Maybe it’s just that I’m anxious to get to my room. But sometimes it feels like it takes longer to check into a hotel than it took to get there from the airport. I always wonder what they are doing as they click and click away. It has taken me up to 45 minutes to stand in line at check-in before – not the best way to welcome a guest to your property. At Public Hotel you check yourself in on an iPad, then make your own hotel room key, a special thrill all its own. If you encounter a problem, the cheerful Public Advisors are there to help.

check in, Public Hotel, New York City
You check yourself in at Public Hotel, then select a blank room key and hold it on the pad on the left. Voila! You’ve made your own key.

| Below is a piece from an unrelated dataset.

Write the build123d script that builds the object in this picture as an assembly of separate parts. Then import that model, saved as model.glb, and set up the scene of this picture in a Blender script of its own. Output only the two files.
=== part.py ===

• The Communal Work/Play Space

Wow. I didn’t even check this area out until close to checkout. The front of the second floor is a light-filled space with plenty of tables for working, and a gorgeous bar. Along the side towards the back is a tiered space with room to sit and wooden platforms for resting your laptop. Several smaller seating areas were located throughout. This would be amazing space to work during the day, then chill out with an adult beverage at night.

• The Room Design

I loved everything about our room at the Public Hotel. It felt spacious, had wonderful light, and minimalist design. The walls did remind me of being inside a corrugated box, but in a good way. I loved how clean the design was, and how I could operate the drapes and sheers with the push of a button on the control next to the bed. Oh, how I’ve struggled with heavy drapes, both stubborn and just plain stuck. We had free, fast wifi, Apple TV and a mini-fridge.

When I got into the shower, I had another delightful find. I could actually figure out a.) how to turn the water on and b.) how to make it hot. I’ve encountered many a shower that looked nice, but I couldn’t figure out how to turn it on, or make it the desired temperature. This one? A button for hot and cold. Thank you.

hotel room, Public Hotel, New York City
I love this clean design and lack of clutter – so cozy and inviting

• The Scene

We never made it to that rooftop, reported to have some of the best views of the city. When we returned from seeing a show on Broadway, around 11:30 or so on a Thursday, the atmosphere of the hotel had been transformed. Hundreds of people were milling around on the front sidewalk, spilling out onto the sidewalk, and forming lines behind various doorways. The crowd was young, well-dressed with shoes that cost more than our nightly hotel rate. after entering the hotel, we saw more crowds at a private event behind the lobby and milling around the bar.

Two guys got off the elevator when I got on, then jumped back on when they saw I had a key. They got off on my floor, which made me a bit nervous, but then heading down another hallway speaking about “getting four floors up.” My guess? They were trying to make it to the rooftop.

I may not be hip enough to party there or ever make it to the rooftop. But I’ll stay there any time.

If You Go

The concept of Public Hotel is affordable luxury, with  rates said to be starting at just $150. (I did a few searches on random Tuesdays over the next year and the lowest I found was $225, but I suppose they are available somewhere. You can you join friends and family on the website by putting in your email and get 15% off.)

You won’t find room service or bellhops here. But there’s a deli downstairs to satisfy your hunger and Public Advisors assist you with any needs, either by phone or in person in the lobby.

The hotel is at 215 Chrystie Street on the Lower East Side, within walking distance of two Metro stations. There are plenty of restaurants around, and a Whole Foods just up the street. I visited the Tenement Museum one day, which is a few blocks away. Sara Delano Roosevelt Park is across the street. Fun fact: In the Spider Man comic books, Peter Parker’s apartment address is 187 Chrystie Street.